Why Wireless Operators Don't Sell Online
"Most operators … spend less than 1 percent of their advertising and sales budget on the online channel."A.T. Kearney has an article on its thought leadership page titled "Selling Wireless Services on the Internet: Turning Clickers into Buyers," by Suman Sarkar, Bruce Klassen, and Martin Fabel. It reports a very interesting fact and what to do about it: that marketers of U.S. wireless services sell only about 3 percent of their products online versus U.S. retailers that sell about 12%.--A.T. Kearney
The premise of the article is that wireless operators are missing out on a good thing by not catering to niche buyers who are either A) smart enough to buy high-end offerings without help from a store associate; or B) only want the basics anyway so they don't need a lot of help. The cost of sales online is a tiny fraction of brick-based retail, and 70% of buyers are already visiting operators' sites before they buy. So what's the big deal here? Let's just go out and buy some online marketing talent and have at it.

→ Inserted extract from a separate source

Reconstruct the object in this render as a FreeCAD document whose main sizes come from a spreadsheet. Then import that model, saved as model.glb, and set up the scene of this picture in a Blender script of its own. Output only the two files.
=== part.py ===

It's not that they can't -- or that the thought hasn't occurred to them -- so it must be that they don't want to -- and here's my theory why: To marketers, wireless services present a delicious mix of complex product and plan options that offer commissioned human salespeople a major upsell opportunity as they "help" customers navigate the fog. Higher web conversion rates would mean cannibalizing those sales at much lower margins. You can only cut a finite amount of cost out of anything, but you can always raise prices if you can get the customer to pay more.

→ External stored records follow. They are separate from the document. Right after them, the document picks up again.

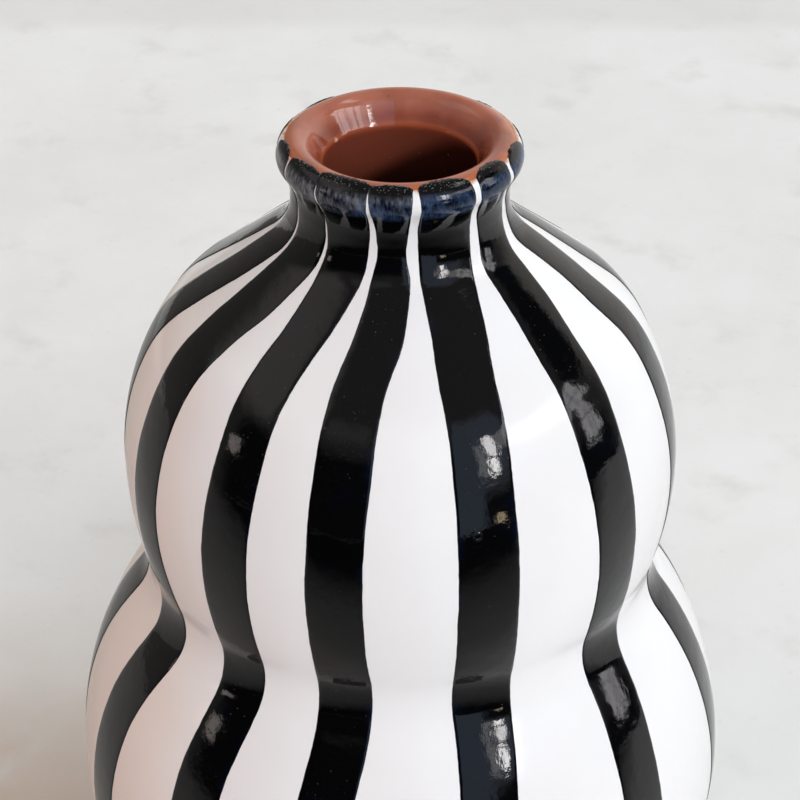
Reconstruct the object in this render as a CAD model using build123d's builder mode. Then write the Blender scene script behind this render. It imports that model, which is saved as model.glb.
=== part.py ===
from build123d import *
from typing import NamedTuple
import math
import os

# Gourd vase: two thrown bulbs and a collar of red clay, glazed white outside and clear inside,
# with black brush bands. Millimetres, +Z up. The origin is the middle of the foot, on the table,
# and the front of the vase looks along -Y. Clay sizes are without glaze.

# Foot and floor
foot_radius = 44.0
foot_height = 4.0
foot_ring_width = 7.0
foot_recess_depth = 2.5
foot_edge_radius = 0.9
floor_thickness = 6.5
floor_corner_radius = 9.0

# Wall of all three clay sections
wall = 5.5

# Lower bulb
lower_bulb_radius = 71.1
lower_bulb_height = 55.0
lower_shoulder_radius = 77.4

# Waist, a soft hollow between the bulbs
waist_depth = 3.5
waist_hollow_radius = 14.7
waist_lap = 4.0

# Upper bulb
upper_bulb_radius = 57.4
upper_belly_radius = 72.8
dome_radius = 59.2
dome_turn_angle = 28.2
shoulder_radius = 27.5
shoulder_slope_angle = 51.0
neck_sweep_radius = 11.3

# Neck, rolled rim and funnel of the mouth
neck_radius = 21.1
neck_straight_height = 1.4
neck_lap = 3.0
rim_roll_radius = 3.0
rim_roll_inset = 0.4
throat_edge_radius = 1.0
throat_drop = 2.5

# Glazes: the white coat and the clear coat are equally thick and meet on the outer top of the rim
glaze_thickness = 0.5
glaze_meeting_angle = 50.0
bare_foot_height = 3.0

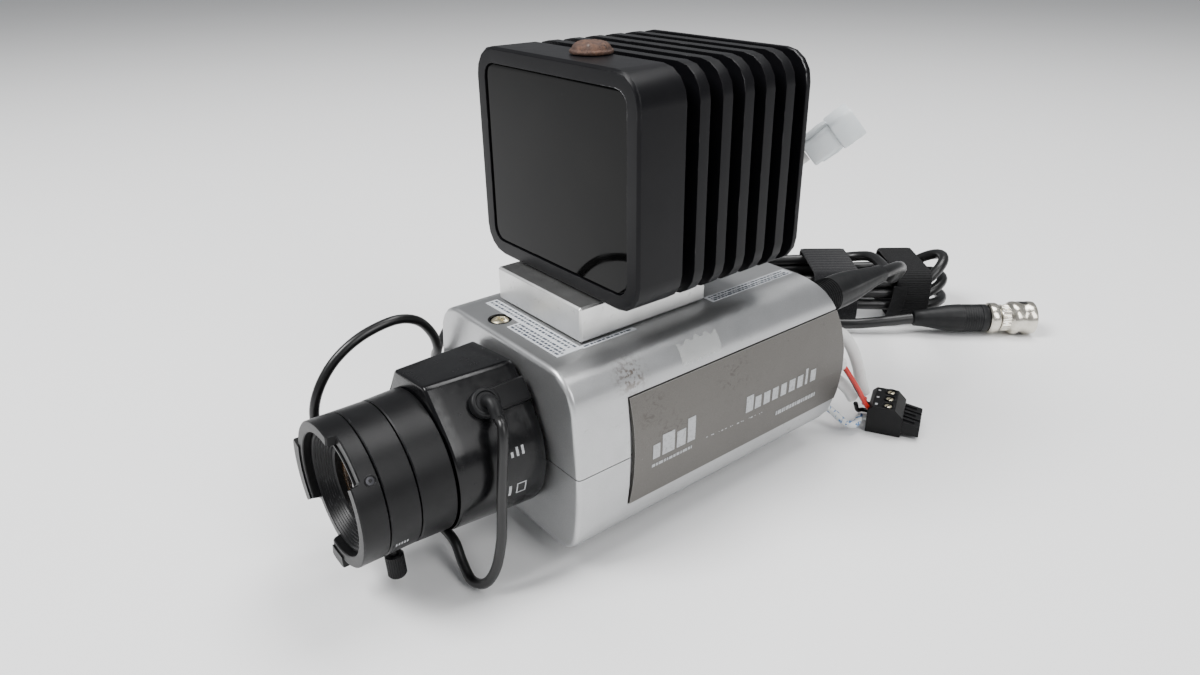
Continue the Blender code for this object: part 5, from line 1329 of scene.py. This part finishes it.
def build_lamp_bolt():
    low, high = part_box("lamp_bolt")
    centre = Vector(((low.x + high.x) / 2, (low.y + high.y) / 2, LAMP_TOP))
    profile = [(0, -4.5), (2.5, -4.5), (2.5, 0.3), (5.6, 0.3), (5.68, 0.6), (5.68, 0.95), (5.5, 1.15),
               (5.2, 1.3), (5.1, 1.6), (4.85, 2.1), (4.4, 2.6), (3.7, 3.0), (2.8, 3.25), (1.6, 3.38),
               (0.7, 3.4), (0, 3.4)]
    bm = bmesh.new()
    add_turned(bm, scaled(profile), turn_frame(centre, (0, 0, 1)), 72)
    for vert in bm.verts:
        if vert.co.z > LAMP_TOP + 0.5 * MM:
            vert.co.z += 0.12 * MM * (noise.noise(vert.co * 900) - 0.3)
            vert.co.xy = centre.xy + (vert.co.xy - centre.xy) * (1 + 0.02 * noise.noise(vert.co * 600))
    piece("lamp_bolt_head", bm, "rust", slot="rusty_steel", replaces=("lamp_bolt",), sharp=60)


def build_lamp_connector():
    """The nylon shell on the lamp's lead, with its collar, latch and mouth."""
    end, before = in_mm(PIGTAIL_ROUTE[-1:])[0], in_mm(PIGTAIL_ROUTE[-2:-1])[0]
    direction = (end - before).normalized()
    place = turn_frame(end + direction * GAP, direction)
    rings = []
    for height, width, depth in ((0, 7.9, 6.9), (0.4, 8.5, 7.5), (9.3, 8.5, 7.5), (9.5, 10.1, 8.6),
                                 (9.9, 10.5, 9), (16.6, 10.5, 9), (17, 10.0, 8.5), (17, 8.3, 6.8),
                                 (12.5, 8.1, 6.6)):
        outline = rounded_rectangle(width * MM, depth * MM, 1.2 * MM, 5)
        rings.append([place @ Vector((x, y, height * MM)) for x, y in outline])
    bm = bmesh.new()
    add_loft(bm, rings)
    for sign in (1, -1):
        rows = []
        for height, lift in ((2.0, 0.1), (2.6, 0.9), (7.2, 1.2), (9.4, 0.9), (9.6, 0.2)):
            rows.append([place @ Vector((x * MM, sign * y * MM, height * MM)) for x, y in
                         ((-1.7, 3.4), (1.7, 3.4), (1.7, 3.75 + lift), (-1.7, 3.75 + lift))])
        add_loft(bm, rows)
    for x in (-2.9, 0.0, 2.9):
        rows = [[place @ Vector(((x + dx) * MM, y * MM, height * MM)) for dx, y in
                 ((-0.3, -4.9), (0.3, -4.9), (0.3, -4.3), (-0.3, -4.3))] for height in (10.4, 16.2)]
        add_loft(bm, rows)
    piece("lamp_connector_shell", bm, "nylon", slot="white_nylon", replaces=("lamp_connector",), sharp=40)


def build_terminal_block():
    """A pluggable terminal block: three ways, each with its screw, entry and finger."""
    half_row, front, top = 7.62, 6.0, 10.5

    def prism(outline, low, high):
        return [[terminal_point(along * MM, across * MM, z * MM) for along, z in outline]
                for across in (low, high)]
    bm = bmesh.new()
    body = [(-front, 0), (front, 0), (front, top * 0.72), (front - 3, top), (-front + 1.5, top),
            (-front, top * 0.85)]
    add_loft(bm, prism(body, -half_row, half_row))
    for i in range(3):
        centre = (i - 1) * 5.08
        finger = [(front - 1, 1.2), (front + 6, 1.2), (front + 6, top * 0.5), (front + 2.6, top * 0.56),
                  (front - 1, top * 0.62)]
        add_loft(bm, prism(finger, centre - 2.0, centre + 2.0))
        rib = [(front - 1, top * 0.6), (front + 4.2, top * 0.52), (front + 4.2, top * 0.6),
               (front - 1, top * 0.68)]
        add_loft(bm, prism(rib, centre - 0.5, centre + 0.5))
    soften(piece("terminal_housing", bm, "plastic", slot="black_plastic", replaces=("terminal_block",)),
           0.22 * MM)
    for i in range(3):
        at = terminal_point(0.6 * MM, (i - 1) * 5.08 * MM, 10.5 * MM)
        well = [(1.75, -0.5), (2.1, -0.5), (2.1, 0.3), (1.95, 0.42), (1.75, 0.3)]
        turned(f"terminal_well_{i}", scaled(well), "plastic", at, (0, 0, 1), 40, slot="black_plastic")
        cross_screw(f"terminal_screw_{i}", at - Vector((0, 0, 0.35 * MM)), (0, 0, 1), 1.65 * MM, 0.5 * MM,
                    "brass", slot="brass", slotted=True)
        bm = bmesh.new()
        add_slab(bm, lambda u, v, lift: terminal_point(-u * MM, v * MM, (10.5 + lift) * MM), (3.0, 3.9),
                 ((i - 1) * 5.08 - 0.5, (i - 1) * 5.08 + 0.3 + 0.2 * i), (1, 1), (0.0, 0.04))
        piece(f"terminal_mark_{i}", bm, "print", slot="white_sheath")


def build_iris_connector():
    """The square plug on the iris lead, with ribs to grip it by."""
    low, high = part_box("iris_plug")
    bm = bmesh.new()
    middle = (low + high) / 2
    size = high - low
    rings = []
    for share, shrink in ((0.0, 0.86), (0.03, 0.98), (0.30, 1.0), (0.34, 0.93), (0.38, 0.93), (0.42, 1.0),
                          (0.46, 0.93), (0.50, 0.93), (0.54, 1.0), (0.98, 1.0), (1.0, 0.96)):
        outline = rounded_rectangle(size.y * shrink, size.z * shrink, 1.0 * MM, 4)
        rings.append([Vector((low.x + size.x * share, middle.y + y, middle.z + z)) for y, z in outline])
    add_loft(bm, rings)
    piece("iris_connector", bm, "plastic", slot="black_plastic", replaces=("iris_plug",), sharp=40)


# ---------------------------------------------------------------- the CAD nodes' own finish

FINISH = {
    "silver": ("upper_shell", "lower_shell"),
    "plate": ("right_side_plate", "left_side_plate"),
    "anodised": ("tripod_adapter", "lamp_body", "lamp_rear_cover"),
    "milled": ("mounting_block",),
    "plastic": ("rear_panel", "iris_socket", "sensor_carriage"),
    "rubber": ("button_up", "button_down", "button_left", "button_right", "button_set"),
    "window": ("lamp_window",),
    "glass": ("rear_lens",),
    "board": ("main_board", "sensor_board", "lamp_board"),
    "steel": ("lens_mount_ring", "lens_flange", "back_focus_screw", "back_focus_motor", "iris_rotor",
              "iris_blade_upper", "iris_blade_lower", "block_bolt"),
    "nickel": ("video_socket",),
}
EDGE = {  # millimetres
    "upper_shell": 0.2, "lower_shell": 0.2, "right_side_plate": 0.12, "left_side_plate": 0.12,
    "tripod_adapter": 0.4,
    "lamp_body": 0.3, "lamp_rear_cover": 0.3, "mounting_block": 0.12, "rear_panel": 0.3,
    "lens_mount_ring": 0.2,
    "lamp_window": 0.15,
}


def smoothing(angle):
    """A node group that smooths a mesh's shading, apart from edges sharper than the angle."""
    group = bpy.data.node_groups.new("smooth_by_angle", "GeometryNodeTree")
    group.interface.new_socket("Geometry", in_out="INPUT", socket_type="NodeSocketGeometry")
    group.interface.new_socket("Geometry", in_out="OUTPUT", socket_type="NodeSocketGeometry")
    start, end = group.nodes.new("NodeGroupInput"), group.nodes.new("NodeGroupOutput")
    faces, edges = (group.nodes.new("GeometryNodeSetShadeSmooth") for _ in range(2))
    edges.domain = "EDGE"
    turn = group.nodes.new("GeometryNodeInputMeshEdgeAngle")
    below = group.nodes.new("ShaderNodeMath")
    below.operation = "LESS_THAN"
    below.inputs[1].default_value = angle
    group.links.new(start.outputs[0], faces.inputs["Geometry"])
    group.links.new(faces.outputs["Geometry"], edges.inputs["Geometry"])
    group.links.new(turn.outputs["Unsigned Angle"], below.inputs[0])
    group.links.new(below.outputs[0], edges.inputs["Shade Smooth"])
    group.links.new(edges.outputs["Geometry"], end.inputs[0])
    return group


def finish_nodes():
    """Gives every CAD node its material and smooth shading, and the visible ones slightly rounded edges."""
    group = smoothing(math.radians(38))
    for surface, names in FINISH.items():
        for name in names:
            node = NODES[name]
            node.data.materials.clear()
            node.data.materials.append(M[surface])
            weld = node.modifiers.new("weld", "WELD")
            weld.merge_threshold = 1e-6
            if name in EDGE:
                soften(node, EDGE[name] * MM)
            node.modifiers.new("smooth", "NODES").node_group = group
            node.modifiers.new("normals", "WEIGHTED_NORMAL").keep_sharp = True


build_camera()
LEADS = build_leads()
build_studio()
build_video_ends()
build_ties()
for build in (build_case, build_gland, build_barrel, build_zoom_ring, build_focus_ring, build_lock_screw,
              build_glass):
    build()
build_lamp_bolt()
build_lamp_connector()
build_terminal_block()
build_iris_connector()
build_prints()
build_screws()
finish_nodes()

And wireless operators know too that sooner or later their products may very well become commodities -- but they're not there quite yet. For now, their "product" is really the service plan, not the device or the minutes. There will be time enough later for niche and skimming strategies -- web based or otherwise. Staples. Lands End, and Apple do well online because a no hassle customer experience is part of their brand. Right now, the U.S. wireless market is a completely different game.